Graduate Teaching Assistant

Profile

Biography

Throughout my years at Edge Hill University as an undergraduate History student and an MA Nineteenth Century Studies student, friendship has been central. It remained central even at a distance during the periods of online learning, and so I believe it is fitting that my PhD research focuses on friendship at a distance. My current role is a PhD researcher and Graduate Teaching Assistant within the English and Creative Arts department, but my project is interdisciplinary between History, English Literature, and Archival Studies.
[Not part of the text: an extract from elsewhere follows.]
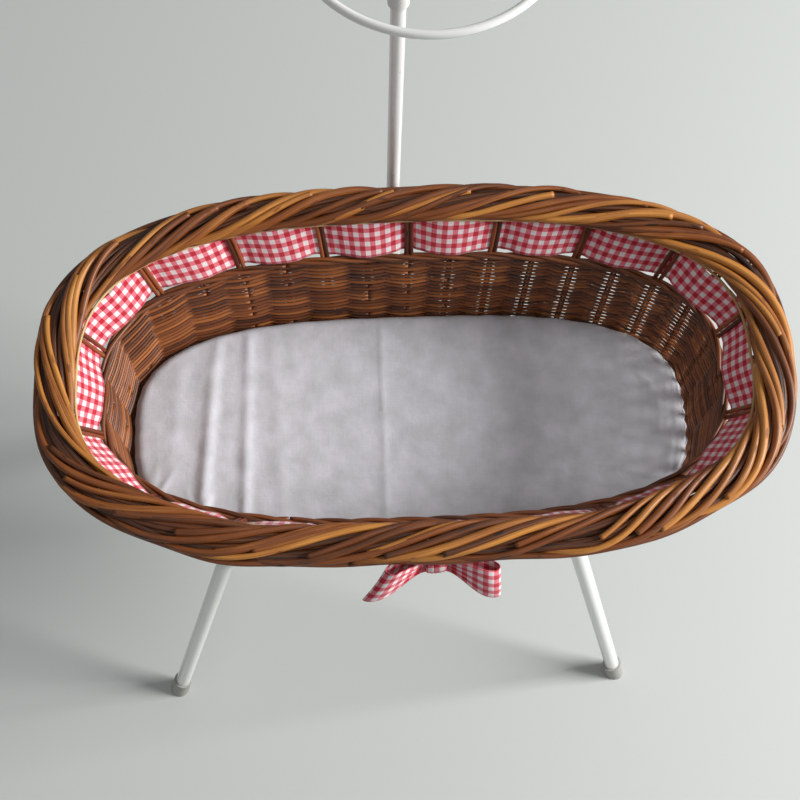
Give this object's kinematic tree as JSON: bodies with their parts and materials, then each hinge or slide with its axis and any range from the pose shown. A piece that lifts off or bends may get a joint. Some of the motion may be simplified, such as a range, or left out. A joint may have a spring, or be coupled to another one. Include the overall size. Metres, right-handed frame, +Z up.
{
  "type": "bassinet on stand",
  "caption": "Oval wicker bassinet with a rolled border, gingham ribbon and mattress, lifted off a white folding tube stand with a canopy pole.",
  "frame": {"origin": "on the floor under the middle of the whole object: the middle of the basket along X, and midway between the bow and the pole socket along Y", "axes": "+Z up, +X along the basket's long side, +Y towards the canopy pole, so the front is -Y"},
  "size_m": [0.86, 0.5246, 1.6285],
  "materials": {
    "white_paint": "gloss white enamel on steel tube, slightly orange-peeled, a few chips at the ends",
    "white_plastic": "satin moulded plastic",
    "zinc_plate": "bright zinc plate",
    "dark_rubber": "matt rubber",
    "foot_rubber": "matt grey rubber",
    "willow_weave": "stained willow rods, randed, satin varnish, golden to dark brown",
    "willow_border": "thick stained willow rods, rolled, satin varnish",
    "willow_stakes": "dark reddish-brown willow rods",
    "pale_willow": "pale unstained willow rod",
    "gingham": "red and white quarter-inch gingham cotton ribbon",
    "mattress_ticking": "plain cotton ticking over foam",
    "cotton_sheet": "white cotton sheet, plain weave, creased"
  },
  "bodies": {
    "cradle": {"front_rail": "white_paint", "rear_rail": "white_paint", "rail_end_plugs": "white_plastic", "left_cross_tube": "white_paint", "right_cross_tube": "white_paint", "locating_buttons": "dark_rubber", "front_left_bracket": "zinc_plate", "front_right_bracket": "zinc_plate", "rear_left_bracket": "zinc_plate", "rear_right_bracket": "zinc_plate", "bracket_screws": "zinc_plate", "pole_outrigger": "white_paint", "pole_socket": "white_paint", "socket_nut": "zinc_plate"},
    "front_legs": {"front_pivot_bar": "white_paint", "front_left_leg": "white_paint", "front_right_leg": "white_paint", "front_stop_pins": "zinc_plate", "front_left_foot": "foot_rubber", "front_right_foot": "foot_rubber"},
    "rear_legs": {"rear_pivot_bar": "white_paint", "rear_left_leg": "white_paint", "rear_right_leg": "white_paint", "rear_stop_pins": "zinc_plate", "rear_left_foot": "foot_rubber", "rear_right_foot": "foot_rubber"},
    "basket": {"basket_base": "willow_weave", "foot_ring": "willow_border", "side_weave": "willow_weave", "top_wale": "willow_border", "band_stakes": "willow_stakes", "hoop_rod": "pale_willow", "rolled_border": "willow_border", "gingham_ribbon": "gingham", "bow_strip": "gingham", "bow_knot": "gingham", "bow_left_loop": "gingham", "bow_right_loop": "gingham"},
    "bedding": {"mattress_core": "mattress_ticking", "fitted_sheet": "cotton_sheet"},
    "pole": {"lower_pole": "white_paint", "pole_ferrule": "white_plastic", "pole_stop_pin": "zinc_plate"},
    "canopy": {"upper_pole": "white_paint", "canopy_arm": "white_paint", "arm_collar": "white_plastic", "drape_ring": "white_paint"},
    "thumbscrew": {"thumbscrew_shank": "zinc_plate", "thumbscrew_knob": "white_plastic"}
  },
  "joints": [
    {"name": "front_leg_fold", "type": "hinge", "parent": "cradle", "child": "front_legs", "pos_m": [-0.016, -0.138, 0.5177], "axis": [1, 0, 0], "range_deg": [0, 99]},
    {"name": "rear_leg_fold", "type": "hinge", "parent": "cradle", "child": "rear_legs", "pos_m": [-0.016, 0.138, 0.4917], "axis": [-1, 0, 0], "range_deg": [0, 99]},
    {"name": "basket_lift", "type": "slide", "parent": "cradle", "child": "basket", "axis": [0, 0, 1], "range_m": [0, 0.3]},
    {"name": "mattress_lift", "type": "slide", "parent": "basket", "child": "bedding", "axis": [0, 0, 1], "range_m": [0, 0.26]},
    {"name": "pole_lift", "type": "slide", "parent": "cradle", "child": "pole", "axis": [0, 0, 1], "range_m": [0, 0.09]},
    {"name": "canopy_turn", "type": "hinge", "parent": "pole", "child": "canopy", "pos_m": [-0.016, 0.25, 1.19], "axis": [0, 0, 1], "continuous": true},
    {"name": "thumbscrew_turn", "type": "hinge", "parent": "cradle", "child": "thumbscrew", "pos_m": [-0.045, 0.25, 0.575], "axis": [-1, 0, 0], "range_deg": [0, 360]}
  ]
}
My research project is entitled Friendship in the Archives, and I am exploring the impact of technology on long-distance friendships from 1880-1920. I will be working closely with the Edge Hill Archive during my PhD, as I will be using the Friendship Books, Guild Records, and College Magazine of the earliest students as a case study of how these women maintained their friendship at a distance. My second case study will examine how newspapers, particularly the comic press, used the same technologies to commercialise friendship and build loyal readership communities at a distance.

Research Interests

Alongside researching friendship, I am interested in Victorian celebrity culture, particularly within the Music Halls. The comic press, and specifically newspaper competitions within the comic press, will form a core part of my PhD and is a research area that I am very excited to work on. Mainly, it is strange Victorian entertainment has captured my interests.

Teaching

I will teach across the BA English Literature and BA History programmes during my PhD as part of my Graduate Teaching Assistant role. Largely this teaching will focus on the latter half of the nineteenth century.